THE REQUEST:
Reproduce the top of the data verbatim, through and including the line that contains "return material".

RAW RECORDS:
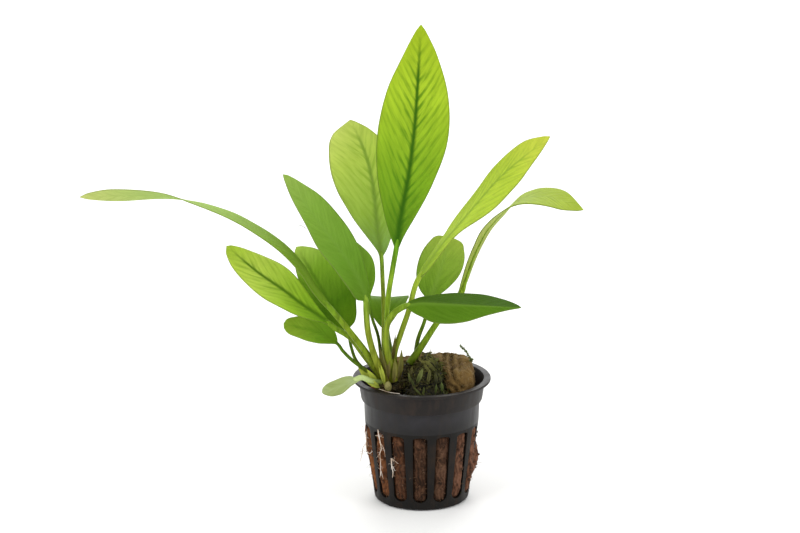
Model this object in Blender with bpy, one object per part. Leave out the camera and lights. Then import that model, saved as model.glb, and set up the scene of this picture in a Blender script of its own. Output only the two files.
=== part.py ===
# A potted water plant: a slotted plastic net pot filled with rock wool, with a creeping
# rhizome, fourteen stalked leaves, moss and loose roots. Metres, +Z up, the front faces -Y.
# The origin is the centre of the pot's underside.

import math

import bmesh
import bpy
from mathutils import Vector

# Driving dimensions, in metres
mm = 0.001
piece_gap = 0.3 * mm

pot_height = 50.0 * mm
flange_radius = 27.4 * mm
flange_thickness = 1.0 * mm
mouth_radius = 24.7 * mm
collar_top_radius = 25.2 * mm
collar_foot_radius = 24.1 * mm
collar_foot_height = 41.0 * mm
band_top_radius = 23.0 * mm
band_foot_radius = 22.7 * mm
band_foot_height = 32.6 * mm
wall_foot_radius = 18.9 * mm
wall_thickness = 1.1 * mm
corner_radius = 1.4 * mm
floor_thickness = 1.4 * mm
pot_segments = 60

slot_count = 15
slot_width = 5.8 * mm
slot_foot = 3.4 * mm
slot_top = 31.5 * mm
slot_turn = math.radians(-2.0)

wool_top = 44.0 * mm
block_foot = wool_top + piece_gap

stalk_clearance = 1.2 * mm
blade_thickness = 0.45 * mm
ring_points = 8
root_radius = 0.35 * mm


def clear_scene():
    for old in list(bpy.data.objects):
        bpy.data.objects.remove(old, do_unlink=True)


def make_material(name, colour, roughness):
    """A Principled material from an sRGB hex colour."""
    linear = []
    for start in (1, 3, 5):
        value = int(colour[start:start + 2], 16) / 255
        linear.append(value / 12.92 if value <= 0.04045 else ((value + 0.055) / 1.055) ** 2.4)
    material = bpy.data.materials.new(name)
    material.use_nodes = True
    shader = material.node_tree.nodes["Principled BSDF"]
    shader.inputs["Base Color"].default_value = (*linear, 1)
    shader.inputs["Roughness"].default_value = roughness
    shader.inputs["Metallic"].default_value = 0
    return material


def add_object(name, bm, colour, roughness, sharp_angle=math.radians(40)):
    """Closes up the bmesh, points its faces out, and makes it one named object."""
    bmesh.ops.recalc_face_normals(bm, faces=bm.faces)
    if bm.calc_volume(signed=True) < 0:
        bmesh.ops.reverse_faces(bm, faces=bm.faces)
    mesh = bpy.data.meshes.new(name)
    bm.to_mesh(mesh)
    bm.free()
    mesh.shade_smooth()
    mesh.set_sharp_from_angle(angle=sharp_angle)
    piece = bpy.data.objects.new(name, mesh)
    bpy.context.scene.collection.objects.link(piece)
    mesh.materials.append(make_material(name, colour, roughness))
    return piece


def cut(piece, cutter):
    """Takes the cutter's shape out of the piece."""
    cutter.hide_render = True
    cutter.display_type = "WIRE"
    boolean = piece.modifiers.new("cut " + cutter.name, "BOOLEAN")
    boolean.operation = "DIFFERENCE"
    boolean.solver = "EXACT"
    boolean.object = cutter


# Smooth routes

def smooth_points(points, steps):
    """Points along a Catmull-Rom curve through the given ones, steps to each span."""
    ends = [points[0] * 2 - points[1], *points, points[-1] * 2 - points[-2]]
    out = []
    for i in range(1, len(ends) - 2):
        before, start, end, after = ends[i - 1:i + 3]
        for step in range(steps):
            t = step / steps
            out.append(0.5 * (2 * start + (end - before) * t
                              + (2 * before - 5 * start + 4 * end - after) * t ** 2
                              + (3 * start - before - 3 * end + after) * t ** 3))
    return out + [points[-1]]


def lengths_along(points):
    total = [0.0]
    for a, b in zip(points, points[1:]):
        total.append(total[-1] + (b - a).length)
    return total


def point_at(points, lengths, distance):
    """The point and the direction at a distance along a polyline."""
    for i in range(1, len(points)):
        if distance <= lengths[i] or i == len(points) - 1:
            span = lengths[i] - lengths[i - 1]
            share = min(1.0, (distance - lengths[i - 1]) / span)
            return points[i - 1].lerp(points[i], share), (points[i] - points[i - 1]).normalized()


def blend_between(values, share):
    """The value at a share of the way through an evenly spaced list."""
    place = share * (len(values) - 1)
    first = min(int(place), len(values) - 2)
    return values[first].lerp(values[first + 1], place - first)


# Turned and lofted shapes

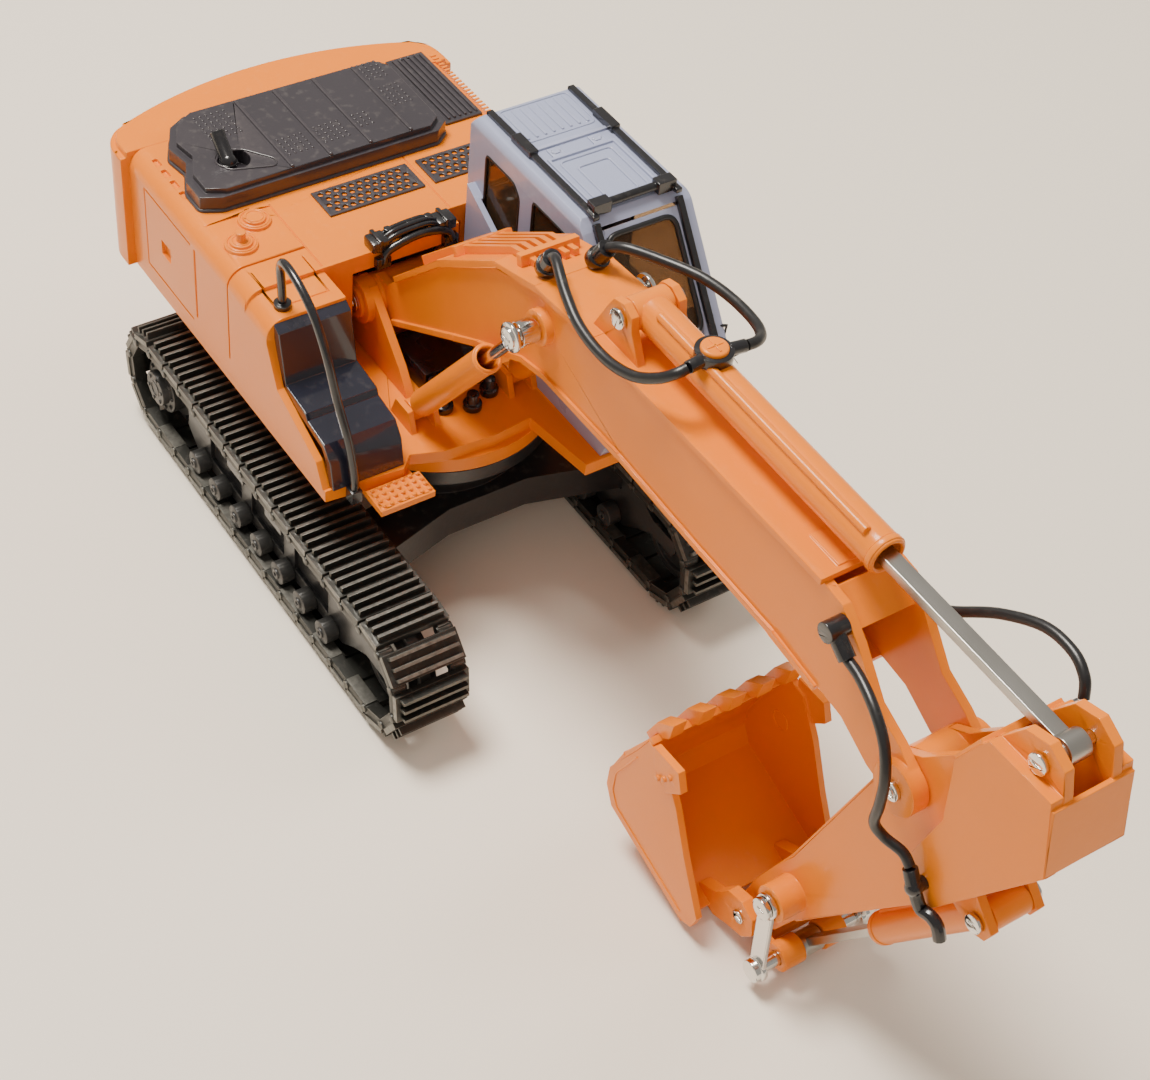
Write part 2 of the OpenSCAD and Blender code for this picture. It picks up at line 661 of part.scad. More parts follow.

COMPLETED EXERCISE:
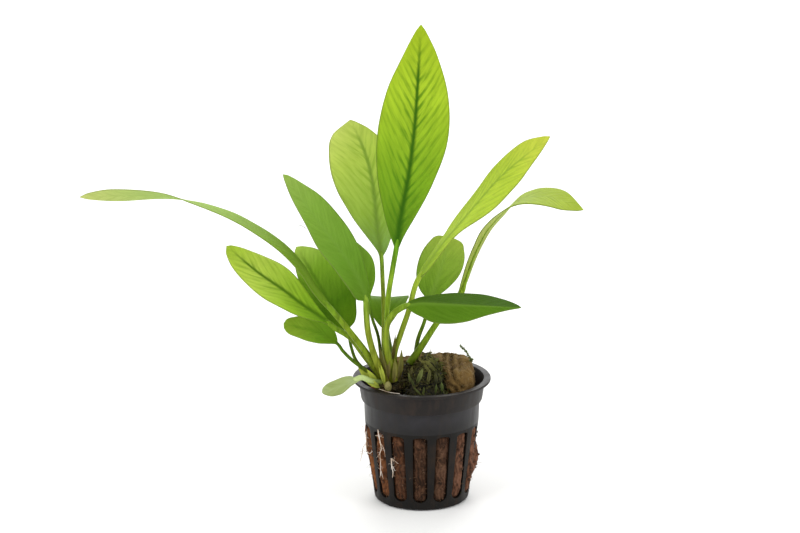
Model this object in Blender with bpy, one object per part. Leave out the camera and lights. Then import that model, saved as model.glb, and set up the scene of this picture in a Blender script of its own. Output only the two files.
=== part.py ===
# A potted water plant: a slotted plastic net pot filled with rock wool, with a creeping
# rhizome, fourteen stalked leaves, moss and loose roots. Metres, +Z up, the front faces -Y.
# The origin is the centre of the pot's underside.

import math

import bmesh
import bpy
from mathutils import Vector

# Driving dimensions, in metres
mm = 0.001
piece_gap = 0.3 * mm

pot_height = 50.0 * mm
flange_radius = 27.4 * mm
flange_thickness = 1.0 * mm
mouth_radius = 24.7 * mm
collar_top_radius = 25.2 * mm
collar_foot_radius = 24.1 * mm
collar_foot_height = 41.0 * mm
band_top_radius = 23.0 * mm
band_foot_radius = 22.7 * mm
band_foot_height = 32.6 * mm
wall_foot_radius = 18.9 * mm
wall_thickness = 1.1 * mm
corner_radius = 1.4 * mm
floor_thickness = 1.4 * mm
pot_segments = 60

slot_count = 15
slot_width = 5.8 * mm
slot_foot = 3.4 * mm
slot_top = 31.5 * mm
slot_turn = math.radians(-2.0)

wool_top = 44.0 * mm
block_foot = wool_top + piece_gap

stalk_clearance = 1.2 * mm
blade_thickness = 0.45 * mm
ring_points = 8
root_radius = 0.35 * mm


def clear_scene():
    for old in list(bpy.data.objects):
        bpy.data.objects.remove(old, do_unlink=True)


def make_material(name, colour, roughness):
    """A Principled material from an sRGB hex colour."""
    linear = []
    for start in (1, 3, 5):
        value = int(colour[start:start + 2], 16) / 255
        linear.append(value / 12.92 if value <= 0.04045 else ((value + 0.055) / 1.055) ** 2.4)
    material = bpy.data.materials.new(name)
    material.use_nodes = True
    shader = material.node_tree.nodes["Principled BSDF"]
    shader.inputs["Base Color"].default_value = (*linear, 1)
    shader.inputs["Roughness"].default_value = roughness
    shader.inputs["Metallic"].default_value = 0
    return material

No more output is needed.